Pound hits 37-year low against dollar on huge UK tax cut ‘gamble’

UK government bonds sold off sharply and the pound hit a new 37-year low against the dollar as investors worried that Kwasi Kwarteng’s tax cuts and energy subsidies would place Britain on an “unstable” fiscal trajectory.

Long-term borrowing costs surged in one of the biggest weekly increases on record, with one investor describing Kwarteng’s plan as a “radical economic gamble”.

Sterling fell on Friday below $1.10 for the first time since 1985, while the FTSE 100 share index slid 2.3 per cent.

The 10-year gilt yield surged 0.27 percentage points on heavy selling to hit 3.77 per cent, bringing its rise for the week to more than half a percentage point. Friday’s tumble in bonds and the pound came after Kwarteng, the UK chancellor, said the government would scrap the 45p top rate of income tax and replace it with a 40p rate. He also announced a cut in stamp duty on home sales.

The tax cuts, which will reduce government income, come as the UK is expected to spend £150bn on subsidising energy costs for consumers and businesses. Kwarteng said the energy rescue scheme would cost £60bn in its first six months.

A large swath of this borrowing will need to be financed by selling gilts. The UK Debt Management Office increased its planned bond sales for the 2022-23 fiscal year by £62.4bn to £193.9bn.

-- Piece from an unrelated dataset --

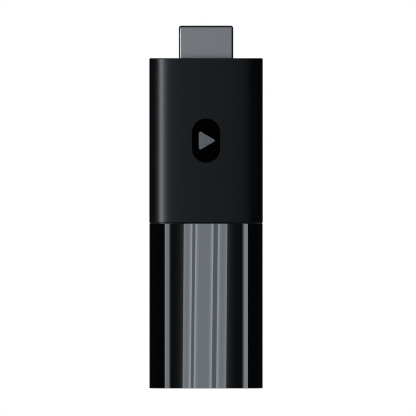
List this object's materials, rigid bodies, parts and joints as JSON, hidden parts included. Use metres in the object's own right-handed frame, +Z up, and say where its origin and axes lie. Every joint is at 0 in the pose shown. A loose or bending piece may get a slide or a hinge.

“This huge fiscal event is a radical economic gamble; a ‘go big or go home’ gamble that will put UK debt on an unstable footing,” said Bethany Payne, a bond portfolio manager at Janus Henderson Investors.

Investors are also anticipating more aggressive interest rate rises from the Bank of England to offset the inflationary impact of Kwarteng’s stimulus measures, following a 0.5 percentage point increase in the bank rate this week. The expectations for more aggressive BoE rate increases sent the two-year gilt yield soaring more than 0.8 percentage points this week.

Following the chancellor’s announcement, markets were pricing in 0.75 percentage point rises at each of the next three BoE meetings, taking rates to 4.5 per cent.

Adding to the pressure on UK government bonds, the BoE also announced on Thursday that it would next month begin selling gilts it holds as a result of previous bond-buying programmes in an attempt to shrink its balance sheet.

Payne said that Friday’s borrowing announcements would make it even harder for investors to absorb BoE gilt sales, raising the possibility that so-called quantitative tightening “is over before it even began”.

Line chart of $ per £ showing sterling sliding towards historic lows against the dollar

The pound on Friday extended its recent tumble, slumping as much as 2.3 per cent in London afternoon trading, hitting a low of $1.0997, a level last seen in 1985, according to Refinitiv data. Against the euro, the pound fell 1.1 per cent.

“In this type of environment with the cost of living crisis, energy crisis . . . the chance for policy missteps rises,” said Stephen Gallo, head of European FX at BMO Capital Markets. “The currency is going to show a lot of the burden and it is doing that now.”

The combination of the rout in the gilt market and a fall in the pound — which should typically benefit from higher interest rates — sends a “worrying” signal that investors’ faith in UK economic policy could be ebbing, said Mike Riddell, a portfolio manager at Allianz Global Investors.

“Saying the UK is becoming an emerging market is still clearly a step too far — there are still strong institutions. But it’s a slippery slope,” he added. “The danger is that if the market decides you are going down the road of essentially running the wrong policy — launching a massive fiscal stimulus when you have double-digit inflation — you lose your credibility that’s been built up over decades.”